我和林海燕都怔了,娘的举动挺唐突的,不知要干什么。一会儿,娘手里拿着一个存折出来了,说:“这是你爹的赔偿金,我留着也没用,你们拿去用吧。”说完,就递给林海燕。林海燕接过存折,叫一声娘,说:“等我们挣到钱,就还给您。”娘说:“给不给我,将来都是你们的。只要你们能挣到钱,我就知足了,村里有人就不敢小看我们了,就会像你爹在时一样高看我们。”

我和林海燕不知该跟娘说什么好了,眼睛都湿润了。

八、 租房

林海燕到饭店辞工和租房去了。我来到区渔政科,办了手续,带着材料来到一家造船厂,缴了定金。回到家里时,林海燕已经回家。

我问:“把房子租好了?”她说:“没有,你得和我一块儿去租。”我想想说:“好吧。

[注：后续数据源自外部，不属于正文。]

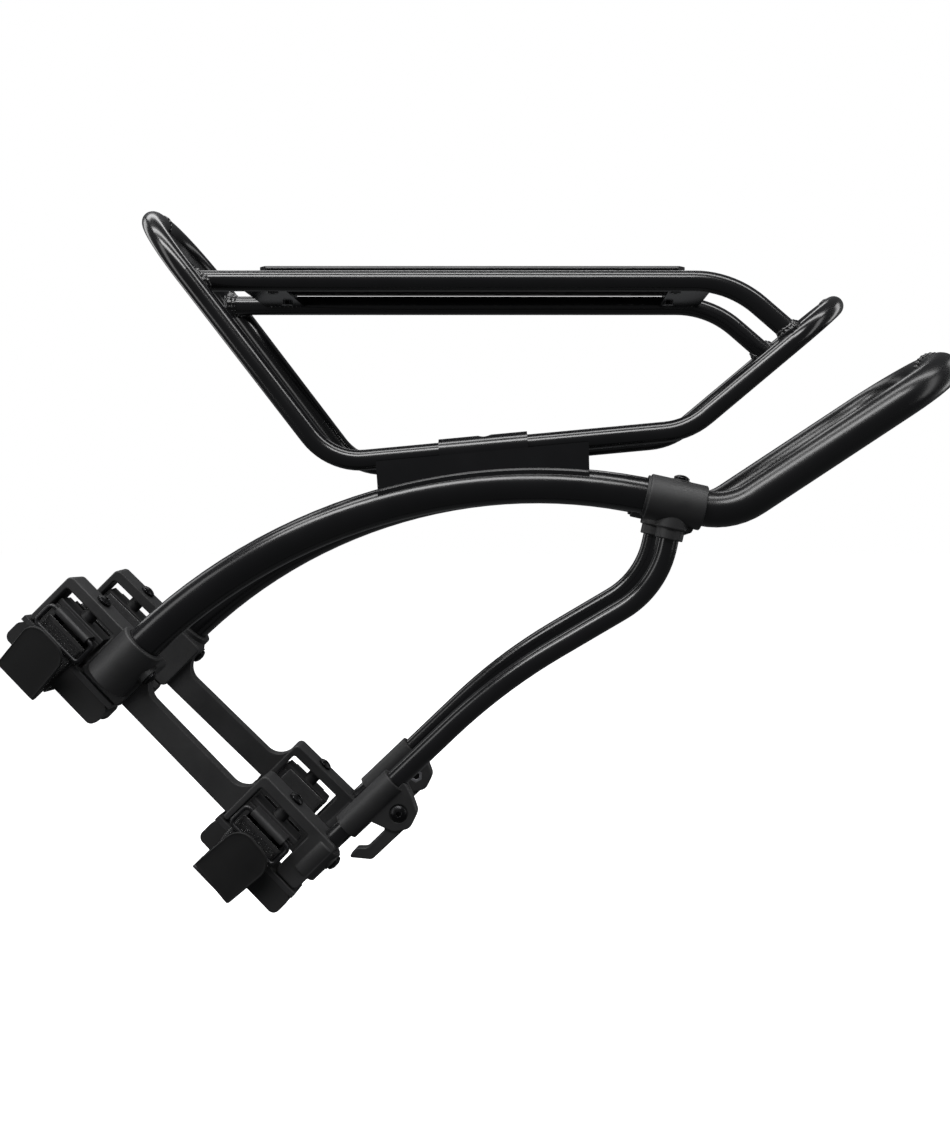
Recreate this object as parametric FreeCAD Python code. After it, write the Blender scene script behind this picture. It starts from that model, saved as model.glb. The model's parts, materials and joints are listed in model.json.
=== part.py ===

”她问:“什么时候去?”我问:“你把工辞了?”她说:“辞了。”我问:“老板说什么?”她说:“老板挽留我,问我要干什么,我没说实话,只说要回家哄孩子。”

我骑摩托车驮着林海燕往镇上跑去。

杨主任家在镇上。工具厂早已倒闭,不知杨主任在干什么。林海燕说她够本了,鲁厂长对得起她了,她家里住着别墅,还有好几栋楼,我们要租的只是其中一栋。

跑了会儿,林海燕说:“听说姜友和她离婚啦。”见我没回声,她戳戳我的后背问:“我和你说话,听见没有?”我说:“听见了。”她问:“听见,怎不回答?”我说:“离就离呗,她那个样子,姜友不和她离婚就说不过去了。”她说:“姜友跟她沾了多少光啊。”我说:“她给姜友戴上绿帽子,能叫沾光吗?”她说:“工具厂没倒闭,她还红火时,他为什么不离?”我说:“那时候还要依靠她挣钱呢。”她说:“不红火,不挣钱了,就不要了。”我说:“不能挣钱,还要她这个破货干什么呢?”她说:“你们男人真不是东西。”我说:“听听,你怎把所有男人都扯上呢?难道我也不是东西吗?”她又戳戳我的后背,说:“不包括你。”说完,就把脸贴到我的背上。

到了镇上,我转头问:“你知道她家吗?”她说:“有个大概其吧。”

她给我指着方向。跑到镇小学校园后面时,她说:“就在这里,是哪家,打听一下吧。”

那里有一排二层小楼。林海燕下了摩托车后,碰到一个熟人,熟人指指中间贴着大理石板的楼说:“那就是。”

我和林海燕来到门口。停好摩托车,刚要离开,我想想,又打开链子锁,锁到摩托车上,说:“这些日子,有小偷。”

门关着。林海燕推门,推不开。我看见门铃,按了按。一会儿,门开了,杨主任穿着睡衣和拖鞋出来了。她变了,不像当主任时那样讲究穿戴了,也老了,脸上的鱼尾纹很深,也很密,法令纹凸现着,但仍纹着眼眉。林海燕亲热地叫:“杨主任。”她怔怔,说:“嗷,是海燕啊,你怎就来了?”我也叫一声杨主任。林海燕说:“我们看见您的房子要出租,就来找您。”她瞧瞧海燕,又瞧瞧我说:“进来说吧。”

我们跟随杨主任进了楼里。客厅很大,大理石地面,软包墙壁,虽然墙壁已经老旧,有的地方长了霉斑,但仍可看出当年的新潮和奢华。在客厅的南墙角,摆放着五盆花,有一棵君子兰,也不知是缺水,还是别的原因,叶子蔫蔫着,没精打采的样子。

我和林海燕在沙发上坐下。杨主任在我们对面坐下后,说:“房子闲着也是闲着,不如租出去。”我说:“房子抗住,不抗闲。”林海燕说:“我们想开饭店,看见您的房门张贴了出租启示,就找您来了。”杨主任说:“有若干人来找我,想租,我觉那些人不地道,就没租。咱们好说,都是熟人。”我问:“不知什么价位?”杨主任说:“价钱好说。”林海燕说:“放心,杨主任不会亏待咱们。”我说:“只看见外表,最好到里面看看。”杨主任说:“没问题。你不说,我也想带你们进去看看。”